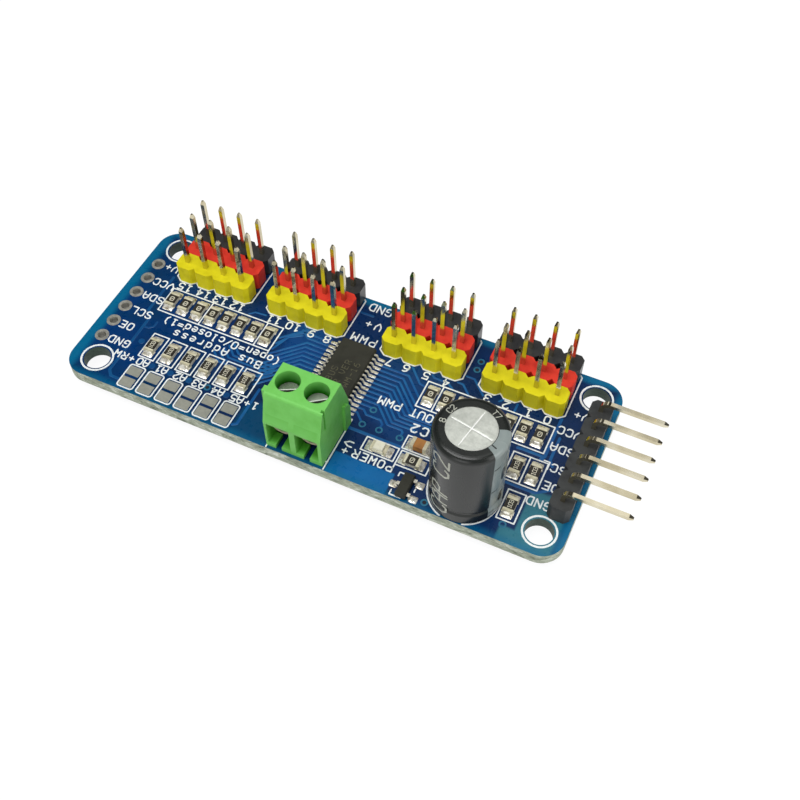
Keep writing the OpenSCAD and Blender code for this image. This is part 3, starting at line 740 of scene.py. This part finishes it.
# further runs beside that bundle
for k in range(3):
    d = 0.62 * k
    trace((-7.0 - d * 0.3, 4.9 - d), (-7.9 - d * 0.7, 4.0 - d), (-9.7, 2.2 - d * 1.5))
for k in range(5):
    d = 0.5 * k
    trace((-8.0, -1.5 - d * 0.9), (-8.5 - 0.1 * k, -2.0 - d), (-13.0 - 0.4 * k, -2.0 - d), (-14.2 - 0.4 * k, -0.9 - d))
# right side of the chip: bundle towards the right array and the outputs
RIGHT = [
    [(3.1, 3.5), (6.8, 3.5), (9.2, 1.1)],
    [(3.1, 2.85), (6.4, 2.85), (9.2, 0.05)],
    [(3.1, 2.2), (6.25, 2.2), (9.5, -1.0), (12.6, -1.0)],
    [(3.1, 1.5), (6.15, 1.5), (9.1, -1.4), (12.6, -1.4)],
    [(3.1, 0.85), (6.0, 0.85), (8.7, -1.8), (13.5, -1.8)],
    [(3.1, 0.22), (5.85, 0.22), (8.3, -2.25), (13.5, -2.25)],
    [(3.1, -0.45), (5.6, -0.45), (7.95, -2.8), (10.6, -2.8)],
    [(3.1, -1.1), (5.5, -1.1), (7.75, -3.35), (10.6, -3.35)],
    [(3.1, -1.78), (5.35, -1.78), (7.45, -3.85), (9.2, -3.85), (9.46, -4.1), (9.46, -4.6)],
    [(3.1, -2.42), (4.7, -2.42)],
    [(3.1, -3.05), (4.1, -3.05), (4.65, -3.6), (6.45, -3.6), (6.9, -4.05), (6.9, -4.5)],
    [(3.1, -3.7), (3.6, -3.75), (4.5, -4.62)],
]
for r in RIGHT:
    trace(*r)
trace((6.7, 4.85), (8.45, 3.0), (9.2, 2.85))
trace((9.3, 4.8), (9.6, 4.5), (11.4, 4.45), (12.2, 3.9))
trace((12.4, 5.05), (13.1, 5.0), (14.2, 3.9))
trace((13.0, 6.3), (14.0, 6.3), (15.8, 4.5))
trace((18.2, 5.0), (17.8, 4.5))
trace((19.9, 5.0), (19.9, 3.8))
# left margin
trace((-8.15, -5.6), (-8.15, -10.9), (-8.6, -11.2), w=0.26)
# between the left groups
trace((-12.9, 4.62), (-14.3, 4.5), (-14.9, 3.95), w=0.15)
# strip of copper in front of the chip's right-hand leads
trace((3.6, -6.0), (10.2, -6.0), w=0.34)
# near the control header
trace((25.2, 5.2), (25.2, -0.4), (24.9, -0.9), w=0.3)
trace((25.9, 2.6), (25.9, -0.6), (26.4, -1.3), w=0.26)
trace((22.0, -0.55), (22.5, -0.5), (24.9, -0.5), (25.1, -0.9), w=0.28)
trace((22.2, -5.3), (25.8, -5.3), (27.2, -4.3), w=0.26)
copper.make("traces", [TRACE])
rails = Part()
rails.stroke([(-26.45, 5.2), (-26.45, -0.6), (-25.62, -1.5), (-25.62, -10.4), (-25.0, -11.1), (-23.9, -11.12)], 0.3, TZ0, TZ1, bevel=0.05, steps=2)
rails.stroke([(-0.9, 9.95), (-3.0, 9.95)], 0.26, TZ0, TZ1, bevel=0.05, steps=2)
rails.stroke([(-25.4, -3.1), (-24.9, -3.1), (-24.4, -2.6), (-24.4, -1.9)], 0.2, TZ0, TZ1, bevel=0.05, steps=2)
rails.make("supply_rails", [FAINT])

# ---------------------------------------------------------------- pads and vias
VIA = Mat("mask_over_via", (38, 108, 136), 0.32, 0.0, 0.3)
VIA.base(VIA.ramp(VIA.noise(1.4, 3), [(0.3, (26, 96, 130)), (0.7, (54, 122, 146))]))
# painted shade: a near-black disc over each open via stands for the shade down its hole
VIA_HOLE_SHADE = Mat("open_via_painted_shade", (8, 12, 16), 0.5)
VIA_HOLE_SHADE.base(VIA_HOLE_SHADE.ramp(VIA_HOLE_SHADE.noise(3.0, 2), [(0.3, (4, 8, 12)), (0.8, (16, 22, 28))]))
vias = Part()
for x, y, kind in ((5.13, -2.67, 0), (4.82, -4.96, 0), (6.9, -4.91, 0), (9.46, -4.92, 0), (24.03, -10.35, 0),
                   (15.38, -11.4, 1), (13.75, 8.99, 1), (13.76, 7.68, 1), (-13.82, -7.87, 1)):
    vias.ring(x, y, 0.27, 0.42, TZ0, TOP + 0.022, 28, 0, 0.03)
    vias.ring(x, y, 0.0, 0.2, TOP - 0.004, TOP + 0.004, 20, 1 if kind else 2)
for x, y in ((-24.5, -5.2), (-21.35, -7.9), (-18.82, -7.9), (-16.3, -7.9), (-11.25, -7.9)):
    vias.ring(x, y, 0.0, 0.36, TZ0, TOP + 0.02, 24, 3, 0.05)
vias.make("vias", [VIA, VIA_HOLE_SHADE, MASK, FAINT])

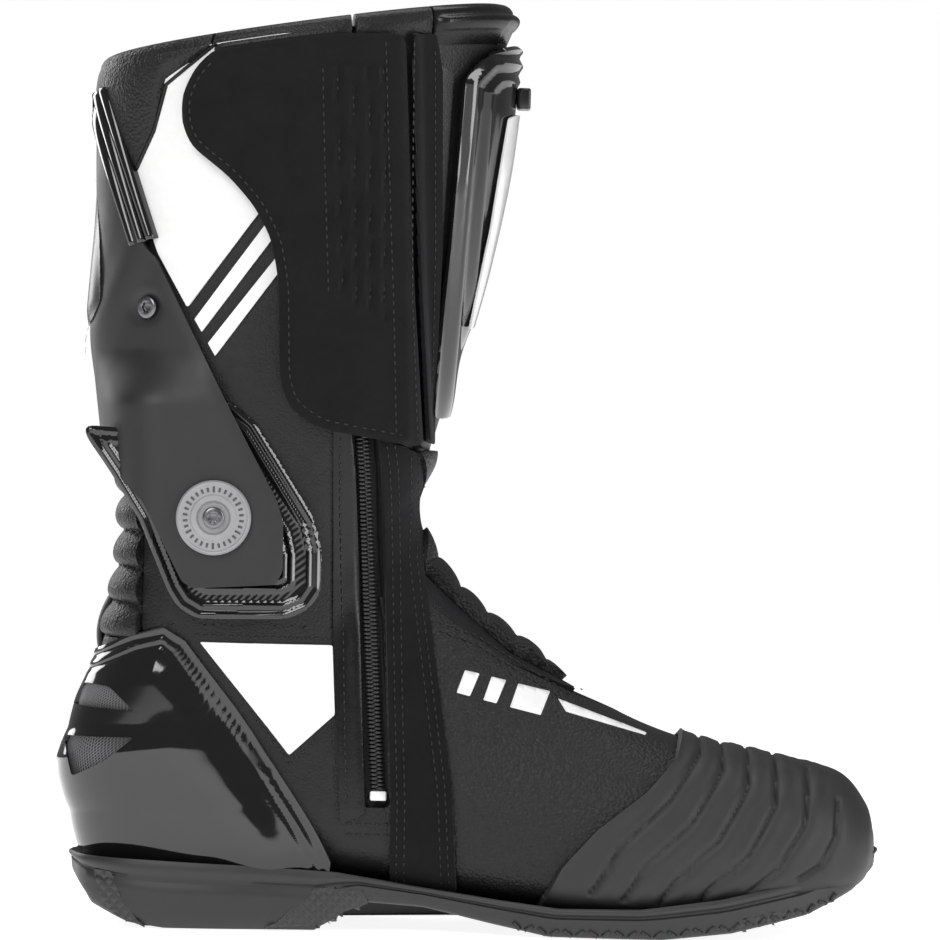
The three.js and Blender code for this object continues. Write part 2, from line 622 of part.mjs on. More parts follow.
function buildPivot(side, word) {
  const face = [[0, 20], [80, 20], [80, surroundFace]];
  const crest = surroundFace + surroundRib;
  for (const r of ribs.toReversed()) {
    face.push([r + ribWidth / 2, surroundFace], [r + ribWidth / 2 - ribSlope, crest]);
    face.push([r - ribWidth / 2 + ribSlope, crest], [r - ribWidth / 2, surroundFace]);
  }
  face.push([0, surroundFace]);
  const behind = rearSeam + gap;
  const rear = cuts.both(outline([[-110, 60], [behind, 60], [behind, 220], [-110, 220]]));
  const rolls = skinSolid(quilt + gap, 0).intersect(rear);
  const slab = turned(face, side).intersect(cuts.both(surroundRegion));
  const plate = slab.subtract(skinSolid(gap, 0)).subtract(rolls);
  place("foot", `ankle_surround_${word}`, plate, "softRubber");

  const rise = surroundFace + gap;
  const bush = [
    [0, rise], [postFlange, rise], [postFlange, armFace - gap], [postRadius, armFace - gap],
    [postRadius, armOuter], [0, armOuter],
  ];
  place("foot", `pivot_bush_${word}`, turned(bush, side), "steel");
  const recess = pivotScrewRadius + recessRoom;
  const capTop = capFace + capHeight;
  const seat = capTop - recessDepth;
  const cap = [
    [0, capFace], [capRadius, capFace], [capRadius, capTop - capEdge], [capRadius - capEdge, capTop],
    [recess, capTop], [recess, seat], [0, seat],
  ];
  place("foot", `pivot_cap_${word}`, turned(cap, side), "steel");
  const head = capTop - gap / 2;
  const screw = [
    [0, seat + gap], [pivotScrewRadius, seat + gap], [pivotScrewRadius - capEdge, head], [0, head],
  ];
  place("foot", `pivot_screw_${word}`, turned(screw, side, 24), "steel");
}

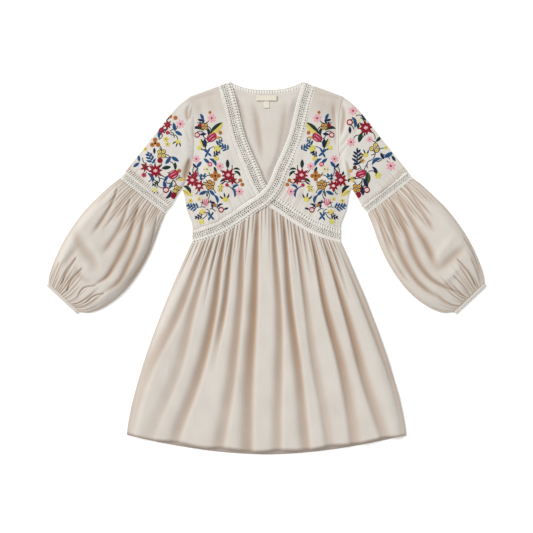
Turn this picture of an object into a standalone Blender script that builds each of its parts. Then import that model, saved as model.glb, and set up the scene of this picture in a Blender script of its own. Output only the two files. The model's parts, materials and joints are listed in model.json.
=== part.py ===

○ ○ ○

## WHAT YOU SHOULD DO
Your answer should be a single number: the count of lines containing the word "parts".

## RESPONSE TO THIS EXERCISE
2